In March 2008, Airbus announced that it had terminated negotiations with Germany’s OHB and MT Aerospace over possible acquisition of its plants at Augsburg, Nordenham and Varel in Germany due partly to the volatile financial markets. Airbus has said that it still plans to sell the plants, but will now have to look for a new partner. The Augsburg plant is actually part of EADS’s Military Air Systems (MAS) division, but builds aerostructures for Airbus. Other MAS plants are located at Ottobrunn in Germany, which is responsible for military aerospace programmes with aircraft assembly undertaken at Manching in Germany and Getafe in Spain, Friedrichshafen (UAVs, drones) and Lemwerder in Germany (aerostructures), Élancourt in France (design, marketing, UAVs), and Hania in Greece (aerial targets). EADS MAS has about 23,000 employees and an annual turnover of US$7.9 billion (EUR5.4 billion).

EADS has entered the US market through its subsidiary EADS North America. However, EADS faces stiff competition from long-established American defence companies and a government that has traditionally awarded major contracts to domestic producers reinforced by the 1933 Buy America Act. Nevertheless, EADS has expanded its business in the States by acquiring six US companies as well as creating a subsidiary of Eurocopter in the country, the American Eurocopter Corporation. Following recent major orders from several US law enforcement agencies, including 94 HH-65A Dolphin helicopters and three HC-235A (CN-235-300CG) maritime patrol aircraft for the US Coast Guard, Eurocopter’s EC145 helicopter was selected in June 2006 to meet the US Army's requirement for up to 352 Light Utility Helicopter (LUH) to replace its venerable fleet of UH-1 Iroquois. The type is known as the UH-72A Lakota in US Army service and is being built at American Eurocopter’s factory in Columbus, Mississippi.

In February 2008, the Northrop Grumman and EADS North America KC-30 was declared the winner of the USAF's KC-X tanker competition, valued at about US$40 billion (EUR27 billion). The KC-30 (or
KC-45A as it should be known as in USAF service) went head-to-head against Boeing's smaller
KC-767A and is based on the A330-200 Multi-Role Tanker Transport (MRTT) that has already been ordered by Australia, Saudi Arabia, the United Arab Emirates (UAE) and the UK. The KC-30's selection surprised many analysts who had expected that Boeing would be awarded the contract, especially with its ongoing trade dispute with Airbus over alleged subsidy payments. The American company has now lodged an official protest at the decision arguing that the KC-X contract developed into an unfair competition blighted by last-minute changes to the USAF's Request for Proposals (RFP) and misunderstandings of the Northrop Grumman/EADS North America-led consortium's ability to get the KC-30 into production and delivered on time. It also argues that Northrop Grumman has underestimated the KC-30's development costs and therefore the likely purchase price.

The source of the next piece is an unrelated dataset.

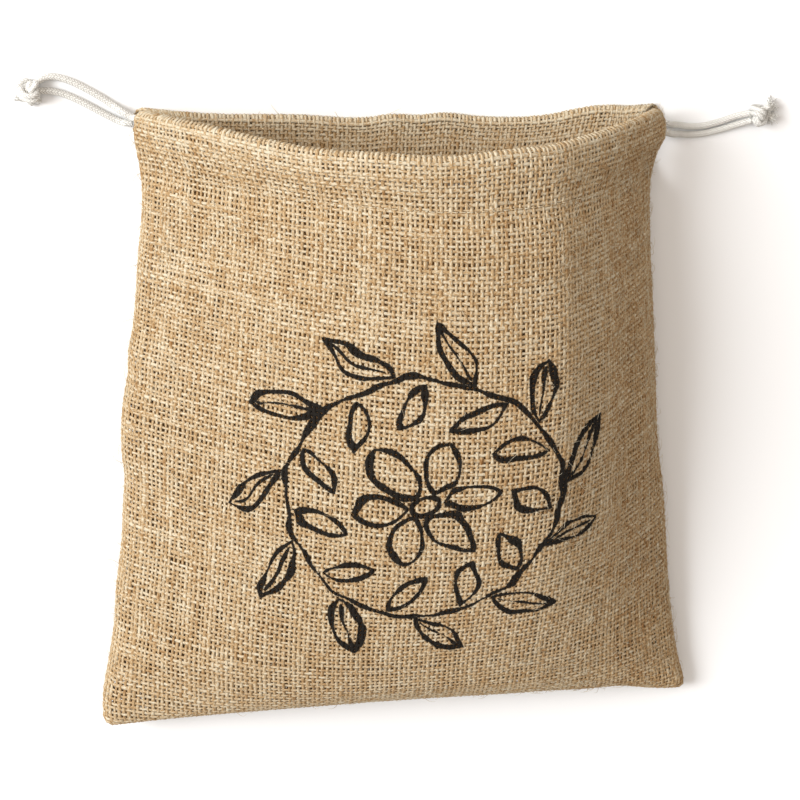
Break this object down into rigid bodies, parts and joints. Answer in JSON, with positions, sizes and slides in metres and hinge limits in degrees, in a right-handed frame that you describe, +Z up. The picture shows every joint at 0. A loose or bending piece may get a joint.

Northrop Grumman has rejected Boeing's claims. Importantly, however, the KC-30's selection is a major coup for EADS and marks a significant change to US defence procurement, which, as previously mentioned, has traditionally awarded contracts to domestic producers. While Northrop Grumman plans to assemble about 60 per cent of the plane in the US with main assembly due to take place at a new plant at Mobile in Alabama, EU companies will feature in the aircraft's production, supplying components and parts of the airframe. It is planned that major sections of the aircraft (including refuelling boom production) will shift from Europe to the US for this project. The aircraft will also be powered by two American turbofans (General Electric CF6-80E1). Northrop Grumman estimates that the KC-30 will directly and indirectly employ some 48,000 people in the US with 230 companies. Under current plans, four System Development and Demonstration (SDD) aircraft will be built at a cost of US$1.5 billion (EUR949 million) with the first models to be built at Airbus plants in France, Germany and Spain before low-rate production shifts to the US. The initial order will be for 68 aircraft (including the four SDD) at a cost of US$12.1 billion (EUR7.7 billion) with a total requirement for 179 planes. Initial operating capability (IOC) is planned for 2013.

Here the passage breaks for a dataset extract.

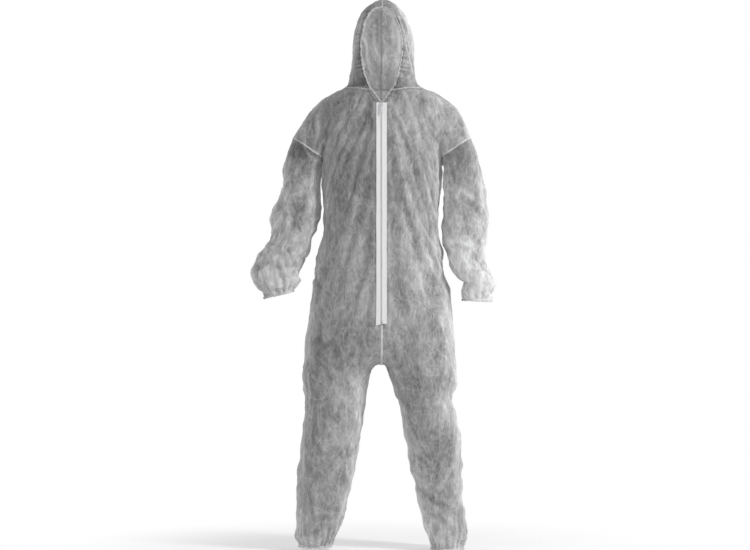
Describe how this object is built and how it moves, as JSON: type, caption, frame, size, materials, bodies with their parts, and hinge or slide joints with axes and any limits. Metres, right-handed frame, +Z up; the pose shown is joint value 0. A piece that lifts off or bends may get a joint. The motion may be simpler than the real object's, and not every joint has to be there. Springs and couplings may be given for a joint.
{
  "type": "hooded protective coverall",
  "caption": "Disposable grey nonwoven hooded coverall in worn shape, zip front, elasticated face opening, wrists and ankles.",
  "frame": {"origin": "centre plane, level with the left ankle opening, under the middle of the body", "axes": "+Z up the body, -Y is the front with the zip, +X is the wearer's left"},
  "size_m": [0.7548, 0.2912, 1.737],
  "materials": {
    "nonwoven_cloth": "matte spunbond nonwoven, slightly see-through",
    "cloth_seam": "matte, doubled nonwoven cloth",
    "zip_tape": "matte white woven tape",
    "thread": "matte white thread",
    "zip_plastic": "satin white nylon coil",
    "zip_metal": "white enamel",
    "elastic": "matte braided elastic"
  },
  "bodies": {
    "torso": {"body_panel_left": "nonwoven_cloth", "body_panel_right": "nonwoven_cloth", "centre_back_seam": "cloth_seam", "centre_front_seam": "cloth_seam", "shoulder_seam_left": "cloth_seam", "shoulder_seam_right": "cloth_seam", "armhole_seam_left": "cloth_seam", "armhole_seam_right": "cloth_seam", "waist_elastic": "elastic", "hood_neck_left": "nonwoven_cloth", "hood_neck_right": "nonwoven_cloth", "hood_neck_back_seam": "cloth_seam", "neck_seam": "cloth_seam", "face_hem_neck": "cloth_seam", "face_elastic_neck": "elastic", "zip_tape_left": "zip_tape", "zip_tape_right": "zip_tape", "zip_coil_left": "zip_plastic", "zip_coil_right": "zip_plastic", "zip_stitching": "thread", "zip_top_stops": "zip_plastic", "zip_bottom_stop": "zip_plastic"},
    "hood": {"hood_panel_left": "nonwoven_cloth", "hood_panel_right": "nonwoven_cloth", "hood_centre_seam": "cloth_seam", "face_hem_crown": "cloth_seam", "face_elastic_crown": "elastic"},
    "zip_slider": {"zip_slider": "zip_metal"},
    "zip_pull_tab": {"zip_pull_tab": "zip_metal"},
    "sleeve_upper_left": {"sleeve_upper_left": "nonwoven_cloth", "sleeve_seam_upper_left": "cloth_seam"},
    "sleeve_lower_left": {"sleeve_lower_left": "nonwoven_cloth", "sleeve_seam_lower_left": "cloth_seam", "wrist_hem_left": "cloth_seam", "wrist_elastic_left": "elastic"},
    "leg_thigh_left": {"leg_thigh_left": "nonwoven_cloth", "inseam_thigh_left": "cloth_seam"},
    "leg_shin_left": {"leg_shin_left": "nonwoven_cloth", "inseam_shin_left": "cloth_seam", "ankle_hem_left": "cloth_seam", "ankle_elastic_left": "elastic"},
    "sleeve_upper_right": {"sleeve_upper_right": "nonwoven_cloth", "sleeve_seam_upper_right": "cloth_seam"},
    "sleeve_lower_right": {"sleeve_lower_right": "nonwoven_cloth", "sleeve_seam_lower_right": "cloth_seam", "wrist_hem_right": "cloth_seam", "wrist_elastic_right": "elastic"},
    "leg_thigh_right": {"leg_thigh_right": "nonwoven_cloth", "inseam_thigh_right": "cloth_seam"},
    "leg_shin_right": {"leg_shin_right": "nonwoven_cloth", "inseam_shin_right": "cloth_seam", "ankle_hem_right": "cloth_seam", "ankle_elastic_right": "elastic"}
  },
  "joints": [
    {"name": "hood_tip", "type": "hinge", "parent": "torso", "child": "hood", "pos_m": [0, 0, 1.478], "axis": [-1, 0, 0], "range_deg": [0, 40]},
    {"name": "shoulder_left", "type": "hinge", "parent": "torso", "child": "sleeve_upper_left", "pos_m": [0.2285, 0, 1.33], "axis": [-1, 0, 0], "range_deg": [-20, 45]},
    {"name": "elbow_left", "type": "hinge", "parent": "sleeve_upper_left", "child": "sleeve_lower_left", "pos_m": [0.272, -0.006, 1.045], "axis": [-1, 0, 0], "range_deg": [0, 50]},
    {"name": "hip_left", "type": "hinge", "parent": "torso", "child": "leg_thigh_left", "pos_m": [0.12, 0, 0.68], "axis": [-1, 0, 0], "range_deg": [-15, 40]},
    {"name": "knee_left", "type": "hinge", "parent": "leg_thigh_left", "child": "leg_shin_left", "pos_m": [0.163, 0, 0.372], "axis": [1, 0, 0], "range_deg": [0, 50]},
    {"name": "shoulder_right", "type": "hinge", "parent": "torso", "child": "sleeve_upper_right", "pos_m": [-0.2285, 0, 1.33], "axis": [-1, 0, 0], "range_deg": [-20, 45]},
    {"name": "elbow_right", "type": "hinge", "parent": "sleeve_upper_right", "child": "sleeve_lower_right", "pos_m": [-0.272, -0.006, 1.045], "axis": [-1, 0, 0], "range_deg": [0, 50]},
    {"name": "hip_right", "type": "hinge", "parent": "torso", "child": "leg_thigh_right", "pos_m": [-0.12, 0, 0.68], "axis": [-1, 0, 0], "range_deg": [-15, 40]},
    {"name": "knee_right", "type": "hinge", "parent": "leg_thigh_right", "child": "leg_shin_right", "pos_m": [-0.163, 0, 0.372], "axis": [1, 0, 0], "range_deg": [0, 50]},
    {"name": "zip_slide", "type": "slide", "parent": "torso", "child": "zip_slider", "axis": [0, -0.0439, -0.999], "range_m": [0, 0.668]},
    {"name": "pull_tab_flip", "type": "hinge", "parent": "zip_slider", "child": "zip_pull_tab", "pos_m": [0, -0.12154, 1.39898], "axis": [-1, 0, 0], "range_deg": [0, 165]}
  ]
}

Apart from aircraft, other areas that EADS is involved in includes developing equipment to enable militaries to fight wars on the digital battlefield using UAVs and other airborne platforms as well as sophisticated communications and sensors. EADS D&S is one of several major EU defence firms developing Network Enhanced Capability (NEC) solutions for European armed forces. EADS D&S is currently the prime contractor on Germany's Infantryman of the Future (Infanterist der Zukunf --IdZ) and Spain's Future Combatant (Combatiente Futuro -- COMFUT) programmes. Such projects include improved body armour, self-contained jackets and helmets featuring the latest communications equipment and sensors to operate on the digital battlefield, as well as new improved infantry weapons. EADS D&S is offering other armies similar infantryman kit through its Warrior21 system. In November 2007, Switzerland awarded EADS D&S's subsidiary, EADS Defence Communications, with a contract to develop prototype infantryman equipment for the Swiss armed forces as part of the country's integrated modular Swiss soldier infantry system (Integriertes Modulares Einsatzsystem Schweizer Soldat -- IMESS). The prototype kit will be delivered to Switzerland in 2008 with a possible full order to follow in 2009. France's Sagem Défense Sécurité, which has already developed the Integrated Equipment and Communications Infantryman (Fantassin à Équipements et Liaisons Intégrés -- FELIN) system for the French Army, will be also involved in the project.